▶ **Given data**:
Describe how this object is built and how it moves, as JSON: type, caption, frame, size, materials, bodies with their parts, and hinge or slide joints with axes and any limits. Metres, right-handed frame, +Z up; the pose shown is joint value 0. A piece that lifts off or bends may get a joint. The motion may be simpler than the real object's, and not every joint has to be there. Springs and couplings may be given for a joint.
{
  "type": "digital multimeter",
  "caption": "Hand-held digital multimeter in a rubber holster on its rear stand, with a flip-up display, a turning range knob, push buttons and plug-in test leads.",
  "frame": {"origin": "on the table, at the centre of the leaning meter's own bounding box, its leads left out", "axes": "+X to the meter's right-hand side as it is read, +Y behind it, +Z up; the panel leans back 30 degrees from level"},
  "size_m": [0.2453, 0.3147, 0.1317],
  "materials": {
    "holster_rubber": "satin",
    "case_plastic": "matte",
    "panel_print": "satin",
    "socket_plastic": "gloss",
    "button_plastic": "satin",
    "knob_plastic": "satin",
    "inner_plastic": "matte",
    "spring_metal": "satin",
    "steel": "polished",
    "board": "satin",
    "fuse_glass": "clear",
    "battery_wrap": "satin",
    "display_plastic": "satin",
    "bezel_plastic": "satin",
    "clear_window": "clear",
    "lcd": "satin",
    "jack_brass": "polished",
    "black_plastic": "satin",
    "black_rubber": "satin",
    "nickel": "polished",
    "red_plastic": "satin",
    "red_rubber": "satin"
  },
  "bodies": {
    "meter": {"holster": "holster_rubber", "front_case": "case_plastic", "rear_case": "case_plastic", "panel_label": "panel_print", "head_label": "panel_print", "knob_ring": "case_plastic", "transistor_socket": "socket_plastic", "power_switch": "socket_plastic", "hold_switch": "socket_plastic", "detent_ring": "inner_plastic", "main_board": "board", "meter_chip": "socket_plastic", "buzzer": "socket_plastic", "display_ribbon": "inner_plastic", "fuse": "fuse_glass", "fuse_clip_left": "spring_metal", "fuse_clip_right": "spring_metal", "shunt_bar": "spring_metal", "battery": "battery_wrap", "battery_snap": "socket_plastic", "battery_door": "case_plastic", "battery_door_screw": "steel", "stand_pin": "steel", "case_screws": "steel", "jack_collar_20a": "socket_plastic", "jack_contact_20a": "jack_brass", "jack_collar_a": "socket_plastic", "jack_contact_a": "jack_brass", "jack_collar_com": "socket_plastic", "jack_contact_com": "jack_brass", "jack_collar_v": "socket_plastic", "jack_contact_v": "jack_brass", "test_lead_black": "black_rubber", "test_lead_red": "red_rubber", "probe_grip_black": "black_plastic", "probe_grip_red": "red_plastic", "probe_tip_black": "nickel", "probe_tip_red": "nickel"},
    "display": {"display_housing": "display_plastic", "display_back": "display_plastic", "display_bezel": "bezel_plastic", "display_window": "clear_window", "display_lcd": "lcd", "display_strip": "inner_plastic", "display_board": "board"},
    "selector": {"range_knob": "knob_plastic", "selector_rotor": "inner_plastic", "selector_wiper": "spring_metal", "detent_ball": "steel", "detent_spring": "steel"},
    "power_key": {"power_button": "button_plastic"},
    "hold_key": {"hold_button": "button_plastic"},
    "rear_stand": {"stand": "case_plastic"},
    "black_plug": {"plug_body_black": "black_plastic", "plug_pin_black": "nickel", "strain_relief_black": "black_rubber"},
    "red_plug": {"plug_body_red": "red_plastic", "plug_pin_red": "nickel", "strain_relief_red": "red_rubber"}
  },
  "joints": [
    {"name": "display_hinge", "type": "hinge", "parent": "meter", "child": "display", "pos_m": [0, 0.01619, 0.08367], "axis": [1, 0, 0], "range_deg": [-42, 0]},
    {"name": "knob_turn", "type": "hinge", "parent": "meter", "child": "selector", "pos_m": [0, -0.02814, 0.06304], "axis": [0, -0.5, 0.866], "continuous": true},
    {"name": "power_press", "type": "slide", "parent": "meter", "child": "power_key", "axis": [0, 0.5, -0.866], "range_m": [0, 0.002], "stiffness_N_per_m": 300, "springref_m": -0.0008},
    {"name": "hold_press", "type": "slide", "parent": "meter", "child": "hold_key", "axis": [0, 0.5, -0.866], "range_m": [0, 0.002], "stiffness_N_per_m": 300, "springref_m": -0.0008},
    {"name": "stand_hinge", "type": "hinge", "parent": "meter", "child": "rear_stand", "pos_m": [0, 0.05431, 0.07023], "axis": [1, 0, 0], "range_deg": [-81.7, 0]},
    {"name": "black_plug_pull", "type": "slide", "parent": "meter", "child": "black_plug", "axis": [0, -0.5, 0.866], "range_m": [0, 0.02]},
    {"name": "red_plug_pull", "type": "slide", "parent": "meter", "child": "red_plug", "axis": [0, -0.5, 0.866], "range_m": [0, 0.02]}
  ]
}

▶ **Task prompt**:
Type out the full listing again, exactly as given.

▶ **Expected answer**:
Describe how this object is built and how it moves, as JSON: type, caption, frame, size, materials, bodies with their parts, and hinge or slide joints with axes and any limits. Metres, right-handed frame, +Z up; the pose shown is joint value 0. A piece that lifts off or bends may get a joint. The motion may be simpler than the real object's, and not every joint has to be there. Springs and couplings may be given for a joint.
{
  "type": "digital multimeter",
  "caption": "Hand-held digital multimeter in a rubber holster on its rear stand, with a flip-up display, a turning range knob, push buttons and plug-in test leads.",
  "frame": {"origin": "on the table, at the centre of the leaning meter's own bounding box, its leads left out", "axes": "+X to the meter's right-hand side as it is read, +Y behind it, +Z up; the panel leans back 30 degrees from level"},
  "size_m": [0.2453, 0.3147, 0.1317],
  "materials": {
    "holster_rubber": "satin",
    "case_plastic": "matte",
    "panel_print": "satin",
    "socket_plastic": "gloss",
    "button_plastic": "satin",
    "knob_plastic": "satin",
    "inner_plastic": "matte",
    "spring_metal": "satin",
    "steel": "polished",
    "board": "satin",
    "fuse_glass": "clear",
    "battery_wrap": "satin",
    "display_plastic": "satin",
    "bezel_plastic": "satin",
    "clear_window": "clear",
    "lcd": "satin",
    "jack_brass": "polished",
    "black_plastic": "satin",
    "black_rubber": "satin",
    "nickel": "polished",
    "red_plastic": "satin",
    "red_rubber": "satin"
  },
  "bodies": {
    "meter": {"holster": "holster_rubber", "front_case": "case_plastic", "rear_case": "case_plastic", "panel_label": "panel_print", "head_label": "panel_print", "knob_ring": "case_plastic", "transistor_socket": "socket_plastic", "power_switch": "socket_plastic", "hold_switch": "socket_plastic", "detent_ring": "inner_plastic", "main_board": "board", "meter_chip": "socket_plastic", "buzzer": "socket_plastic", "display_ribbon": "inner_plastic", "fuse": "fuse_glass", "fuse_clip_left": "spring_metal", "fuse_clip_right": "spring_metal", "shunt_bar": "spring_metal", "battery": "battery_wrap", "battery_snap": "socket_plastic", "battery_door": "case_plastic", "battery_door_screw": "steel", "stand_pin": "steel", "case_screws": "steel", "jack_collar_20a": "socket_plastic", "jack_contact_20a": "jack_brass", "jack_collar_a": "socket_plastic", "jack_contact_a": "jack_brass", "jack_collar_com": "socket_plastic", "jack_contact_com": "jack_brass", "jack_collar_v": "socket_plastic", "jack_contact_v": "jack_brass", "test_lead_black": "black_rubber", "test_lead_red": "red_rubber", "probe_grip_black": "black_plastic", "probe_grip_red": "red_plastic", "probe_tip_black": "nickel", "probe_tip_red": "nickel"},
    "display": {"display_housing": "display_plastic", "display_back": "display_plastic", "display_bezel": "bezel_plastic", "display_window": "clear_window", "display_lcd": "lcd", "display_strip": "inner_plastic", "display_board": "board"},
    "selector": {"range_knob": "knob_plastic", "selector_rotor": "inner_plastic", "selector_wiper": "spring_metal", "detent_ball": "steel", "detent_spring": "steel"},
    "power_key": {"power_button": "button_plastic"},
    "hold_key": {"hold_button": "button_plastic"},
    "rear_stand": {"stand": "case_plastic"},
    "black_plug": {"plug_body_black": "black_plastic", "plug_pin_black": "nickel", "strain_relief_black": "black_rubber"},
    "red_plug": {"plug_body_red": "red_plastic", "plug_pin_red": "nickel", "strain_relief_red": "red_rubber"}
  },
  "joints": [
    {"name": "display_hinge", "type": "hinge", "parent": "meter", "child": "display", "pos_m": [0, 0.01619, 0.08367], "axis": [1, 0, 0], "range_deg": [-42, 0]},
    {"name": "knob_turn", "type": "hinge", "parent": "meter", "child": "selector", "pos_m": [0, -0.02814, 0.06304], "axis": [0, -0.5, 0.866], "continuous": true},
    {"name": "power_press", "type": "slide", "parent": "meter", "child": "power_key", "axis": [0, 0.5, -0.866], "range_m": [0, 0.002], "stiffness_N_per_m": 300, "springref_m": -0.0008},
    {"name": "hold_press", "type": "slide", "parent": "meter", "child": "hold_key", "axis": [0, 0.5, -0.866], "range_m": [0, 0.002], "stiffness_N_per_m": 300, "springref_m": -0.0008},
    {"name": "stand_hinge", "type": "hinge", "parent": "meter", "child": "rear_stand", "pos_m": [0, 0.05431, 0.07023], "axis": [1, 0, 0], "range_deg": [-81.7, 0]},
    {"name": "black_plug_pull", "type": "slide", "parent": "meter", "child": "black_plug", "axis": [0, -0.5, 0.866], "range_m": [0, 0.02]},
    {"name": "red_plug_pull", "type": "slide", "parent": "meter", "child": "red_plug", "axis": [0, -0.5, 0.866], "range_m": [0, 0.02]}
  ]
}